# PROBLEM DESCRIPTION
Copy out each line below that has the word "MESH" in it.

# EXTRACTED INFORMATION

'''

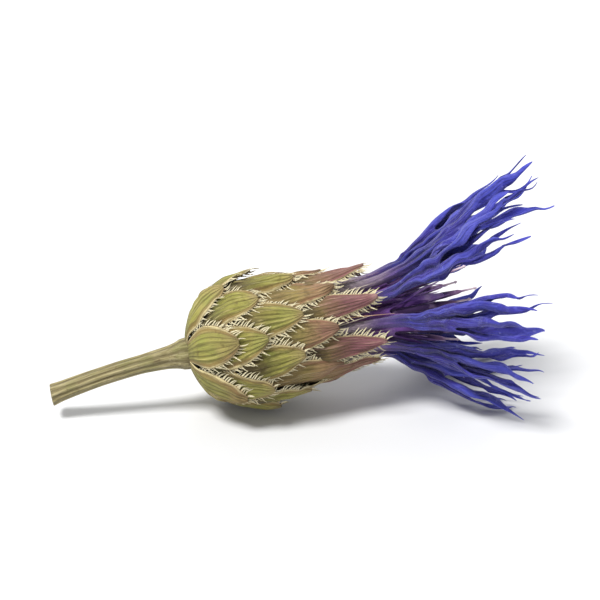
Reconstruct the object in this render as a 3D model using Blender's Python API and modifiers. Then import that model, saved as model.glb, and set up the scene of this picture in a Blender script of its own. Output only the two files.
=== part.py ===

'''
'''

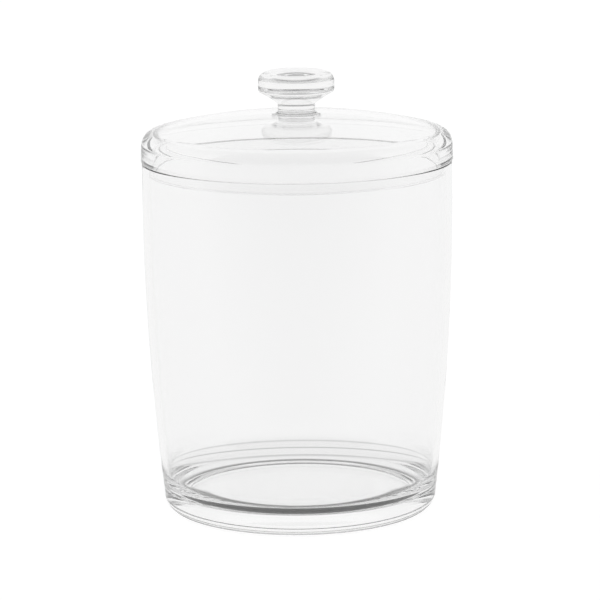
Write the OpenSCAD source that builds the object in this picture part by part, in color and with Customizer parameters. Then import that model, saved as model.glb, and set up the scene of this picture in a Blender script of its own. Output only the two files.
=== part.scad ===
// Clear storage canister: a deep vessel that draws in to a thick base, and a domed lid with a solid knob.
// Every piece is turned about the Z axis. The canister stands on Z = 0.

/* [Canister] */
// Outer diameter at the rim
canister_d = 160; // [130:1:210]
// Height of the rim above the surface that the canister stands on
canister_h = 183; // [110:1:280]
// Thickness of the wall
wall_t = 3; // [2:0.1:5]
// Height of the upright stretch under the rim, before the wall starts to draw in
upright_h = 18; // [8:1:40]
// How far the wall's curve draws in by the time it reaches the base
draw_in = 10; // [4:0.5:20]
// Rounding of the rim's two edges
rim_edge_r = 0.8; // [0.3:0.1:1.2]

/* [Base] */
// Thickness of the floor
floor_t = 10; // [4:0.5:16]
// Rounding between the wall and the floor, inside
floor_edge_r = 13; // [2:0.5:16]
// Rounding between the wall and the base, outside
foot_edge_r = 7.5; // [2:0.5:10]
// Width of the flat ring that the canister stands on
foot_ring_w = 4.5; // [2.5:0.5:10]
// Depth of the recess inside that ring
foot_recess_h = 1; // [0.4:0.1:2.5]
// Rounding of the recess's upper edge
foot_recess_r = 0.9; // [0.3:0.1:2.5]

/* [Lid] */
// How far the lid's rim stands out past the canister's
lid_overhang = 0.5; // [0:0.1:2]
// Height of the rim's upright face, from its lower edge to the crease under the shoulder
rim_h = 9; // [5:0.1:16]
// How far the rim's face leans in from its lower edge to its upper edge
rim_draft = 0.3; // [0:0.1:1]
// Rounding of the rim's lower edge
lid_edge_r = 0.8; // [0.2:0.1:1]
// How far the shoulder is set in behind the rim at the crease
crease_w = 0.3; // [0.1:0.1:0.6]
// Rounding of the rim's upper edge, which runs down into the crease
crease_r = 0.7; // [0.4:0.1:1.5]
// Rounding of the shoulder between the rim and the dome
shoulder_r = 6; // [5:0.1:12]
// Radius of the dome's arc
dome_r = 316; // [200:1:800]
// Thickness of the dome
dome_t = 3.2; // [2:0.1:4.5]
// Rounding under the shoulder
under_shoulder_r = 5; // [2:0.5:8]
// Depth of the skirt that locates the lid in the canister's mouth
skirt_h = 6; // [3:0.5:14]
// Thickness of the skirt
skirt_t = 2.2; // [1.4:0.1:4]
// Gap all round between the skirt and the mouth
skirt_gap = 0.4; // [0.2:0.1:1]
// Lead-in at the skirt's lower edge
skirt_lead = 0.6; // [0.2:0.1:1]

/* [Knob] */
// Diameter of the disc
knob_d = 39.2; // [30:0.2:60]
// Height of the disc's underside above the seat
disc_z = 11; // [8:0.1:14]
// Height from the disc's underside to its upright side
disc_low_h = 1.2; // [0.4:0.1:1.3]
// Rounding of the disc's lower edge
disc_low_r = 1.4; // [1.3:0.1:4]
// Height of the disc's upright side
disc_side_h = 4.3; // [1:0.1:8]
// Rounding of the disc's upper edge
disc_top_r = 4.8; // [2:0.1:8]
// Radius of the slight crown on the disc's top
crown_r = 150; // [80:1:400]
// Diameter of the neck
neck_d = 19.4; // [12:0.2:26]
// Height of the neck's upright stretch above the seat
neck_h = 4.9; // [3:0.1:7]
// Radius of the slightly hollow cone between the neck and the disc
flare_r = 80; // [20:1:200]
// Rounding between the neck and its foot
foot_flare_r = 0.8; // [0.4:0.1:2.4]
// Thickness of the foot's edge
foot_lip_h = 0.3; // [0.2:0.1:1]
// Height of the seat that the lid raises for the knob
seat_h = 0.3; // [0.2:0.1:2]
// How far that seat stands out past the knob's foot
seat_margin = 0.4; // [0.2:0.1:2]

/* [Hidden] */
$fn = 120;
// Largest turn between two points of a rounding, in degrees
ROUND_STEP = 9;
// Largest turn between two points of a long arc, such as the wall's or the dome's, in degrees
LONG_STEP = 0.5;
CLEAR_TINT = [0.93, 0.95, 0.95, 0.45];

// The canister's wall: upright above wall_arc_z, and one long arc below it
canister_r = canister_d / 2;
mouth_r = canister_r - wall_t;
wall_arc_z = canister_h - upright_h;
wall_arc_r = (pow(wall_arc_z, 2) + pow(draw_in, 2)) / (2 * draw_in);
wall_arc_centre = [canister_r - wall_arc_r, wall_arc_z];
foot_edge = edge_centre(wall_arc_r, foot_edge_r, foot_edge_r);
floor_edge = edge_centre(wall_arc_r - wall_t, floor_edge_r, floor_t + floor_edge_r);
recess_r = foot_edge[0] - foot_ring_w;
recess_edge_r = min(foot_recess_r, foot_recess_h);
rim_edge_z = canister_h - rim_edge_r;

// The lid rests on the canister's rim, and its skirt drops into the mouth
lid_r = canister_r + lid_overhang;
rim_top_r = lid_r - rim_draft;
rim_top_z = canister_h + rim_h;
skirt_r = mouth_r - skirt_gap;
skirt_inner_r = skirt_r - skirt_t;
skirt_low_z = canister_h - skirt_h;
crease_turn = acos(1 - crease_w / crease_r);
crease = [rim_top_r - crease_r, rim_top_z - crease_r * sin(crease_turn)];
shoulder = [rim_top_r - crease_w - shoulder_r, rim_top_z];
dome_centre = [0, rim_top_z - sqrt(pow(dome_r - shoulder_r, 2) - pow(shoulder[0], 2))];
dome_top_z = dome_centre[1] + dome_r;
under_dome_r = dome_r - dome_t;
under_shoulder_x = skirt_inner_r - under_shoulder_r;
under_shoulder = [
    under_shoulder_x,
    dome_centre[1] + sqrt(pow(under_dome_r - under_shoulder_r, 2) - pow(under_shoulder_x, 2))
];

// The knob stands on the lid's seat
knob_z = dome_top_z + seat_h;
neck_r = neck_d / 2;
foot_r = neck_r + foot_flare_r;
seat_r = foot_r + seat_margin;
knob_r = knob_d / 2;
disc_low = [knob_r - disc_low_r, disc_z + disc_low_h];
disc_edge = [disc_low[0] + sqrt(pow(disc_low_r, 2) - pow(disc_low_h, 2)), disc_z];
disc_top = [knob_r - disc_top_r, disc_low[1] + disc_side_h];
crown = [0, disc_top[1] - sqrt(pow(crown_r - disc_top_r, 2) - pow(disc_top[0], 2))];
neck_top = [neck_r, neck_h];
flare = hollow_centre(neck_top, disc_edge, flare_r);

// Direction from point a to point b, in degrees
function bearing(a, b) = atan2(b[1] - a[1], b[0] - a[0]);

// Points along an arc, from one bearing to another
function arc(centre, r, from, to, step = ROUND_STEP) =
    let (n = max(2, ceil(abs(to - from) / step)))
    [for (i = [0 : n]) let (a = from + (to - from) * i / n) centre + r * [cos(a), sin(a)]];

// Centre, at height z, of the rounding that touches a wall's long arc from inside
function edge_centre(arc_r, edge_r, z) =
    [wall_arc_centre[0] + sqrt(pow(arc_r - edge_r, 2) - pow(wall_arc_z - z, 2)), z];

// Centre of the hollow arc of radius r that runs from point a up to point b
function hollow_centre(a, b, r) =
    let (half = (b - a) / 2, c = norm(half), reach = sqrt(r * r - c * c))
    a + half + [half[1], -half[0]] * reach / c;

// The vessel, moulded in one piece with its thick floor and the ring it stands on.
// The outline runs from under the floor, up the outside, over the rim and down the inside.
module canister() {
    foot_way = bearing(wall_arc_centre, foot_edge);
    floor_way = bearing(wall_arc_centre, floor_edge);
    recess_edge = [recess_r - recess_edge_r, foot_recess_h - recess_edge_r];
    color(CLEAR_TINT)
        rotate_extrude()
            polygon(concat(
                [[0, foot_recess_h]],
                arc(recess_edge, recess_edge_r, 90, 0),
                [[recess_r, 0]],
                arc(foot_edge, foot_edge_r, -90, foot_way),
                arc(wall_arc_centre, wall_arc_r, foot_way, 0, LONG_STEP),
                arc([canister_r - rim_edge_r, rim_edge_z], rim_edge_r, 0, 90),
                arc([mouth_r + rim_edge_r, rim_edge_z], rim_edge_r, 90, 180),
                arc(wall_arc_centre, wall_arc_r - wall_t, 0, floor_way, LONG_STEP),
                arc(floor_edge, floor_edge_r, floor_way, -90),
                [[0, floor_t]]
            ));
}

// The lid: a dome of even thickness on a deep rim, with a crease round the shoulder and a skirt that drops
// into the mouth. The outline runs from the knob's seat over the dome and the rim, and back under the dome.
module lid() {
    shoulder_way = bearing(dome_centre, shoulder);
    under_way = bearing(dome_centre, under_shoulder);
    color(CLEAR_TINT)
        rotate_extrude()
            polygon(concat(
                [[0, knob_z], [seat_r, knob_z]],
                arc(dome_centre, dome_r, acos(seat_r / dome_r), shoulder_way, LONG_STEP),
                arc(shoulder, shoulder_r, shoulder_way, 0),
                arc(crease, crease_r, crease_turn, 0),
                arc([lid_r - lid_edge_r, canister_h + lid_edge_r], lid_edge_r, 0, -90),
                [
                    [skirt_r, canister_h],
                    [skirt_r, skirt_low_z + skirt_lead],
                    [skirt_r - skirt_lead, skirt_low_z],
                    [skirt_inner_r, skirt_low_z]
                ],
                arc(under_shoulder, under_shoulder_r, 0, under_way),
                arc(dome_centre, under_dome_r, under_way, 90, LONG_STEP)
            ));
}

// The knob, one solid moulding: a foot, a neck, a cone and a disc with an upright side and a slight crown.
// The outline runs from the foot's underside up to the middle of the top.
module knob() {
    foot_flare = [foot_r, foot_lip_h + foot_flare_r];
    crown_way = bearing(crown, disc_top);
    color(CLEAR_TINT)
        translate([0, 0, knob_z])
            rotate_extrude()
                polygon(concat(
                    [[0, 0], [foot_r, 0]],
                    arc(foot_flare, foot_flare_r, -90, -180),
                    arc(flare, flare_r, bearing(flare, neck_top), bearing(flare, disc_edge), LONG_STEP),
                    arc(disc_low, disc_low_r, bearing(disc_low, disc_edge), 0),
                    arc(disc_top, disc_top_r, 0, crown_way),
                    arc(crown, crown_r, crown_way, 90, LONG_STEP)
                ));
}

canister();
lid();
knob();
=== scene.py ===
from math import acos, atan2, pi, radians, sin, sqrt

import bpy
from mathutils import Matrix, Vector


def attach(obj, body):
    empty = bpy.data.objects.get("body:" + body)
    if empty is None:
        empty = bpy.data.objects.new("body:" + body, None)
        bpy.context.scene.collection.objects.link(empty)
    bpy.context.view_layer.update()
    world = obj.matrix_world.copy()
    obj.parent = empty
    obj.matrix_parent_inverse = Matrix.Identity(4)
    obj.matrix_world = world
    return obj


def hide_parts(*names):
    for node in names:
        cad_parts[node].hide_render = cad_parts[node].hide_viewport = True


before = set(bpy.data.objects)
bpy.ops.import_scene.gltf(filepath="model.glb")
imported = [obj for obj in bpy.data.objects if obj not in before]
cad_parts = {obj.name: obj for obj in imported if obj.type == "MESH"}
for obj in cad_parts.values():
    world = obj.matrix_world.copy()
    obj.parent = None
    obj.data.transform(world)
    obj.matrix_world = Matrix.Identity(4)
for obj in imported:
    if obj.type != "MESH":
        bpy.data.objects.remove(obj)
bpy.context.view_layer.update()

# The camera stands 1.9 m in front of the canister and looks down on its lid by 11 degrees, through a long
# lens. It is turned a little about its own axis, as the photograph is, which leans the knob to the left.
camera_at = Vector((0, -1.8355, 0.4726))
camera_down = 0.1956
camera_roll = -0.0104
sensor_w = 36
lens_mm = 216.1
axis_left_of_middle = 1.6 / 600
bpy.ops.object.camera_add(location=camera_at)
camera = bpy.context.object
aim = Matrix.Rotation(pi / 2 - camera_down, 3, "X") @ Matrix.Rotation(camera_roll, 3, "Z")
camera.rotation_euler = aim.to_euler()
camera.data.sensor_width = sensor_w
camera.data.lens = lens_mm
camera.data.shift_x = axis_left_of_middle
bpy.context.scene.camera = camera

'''

# COMPLETE ANSWER
cad_parts = {obj.name: obj for obj in imported if obj.type == "MESH"}
    if obj.type != "MESH":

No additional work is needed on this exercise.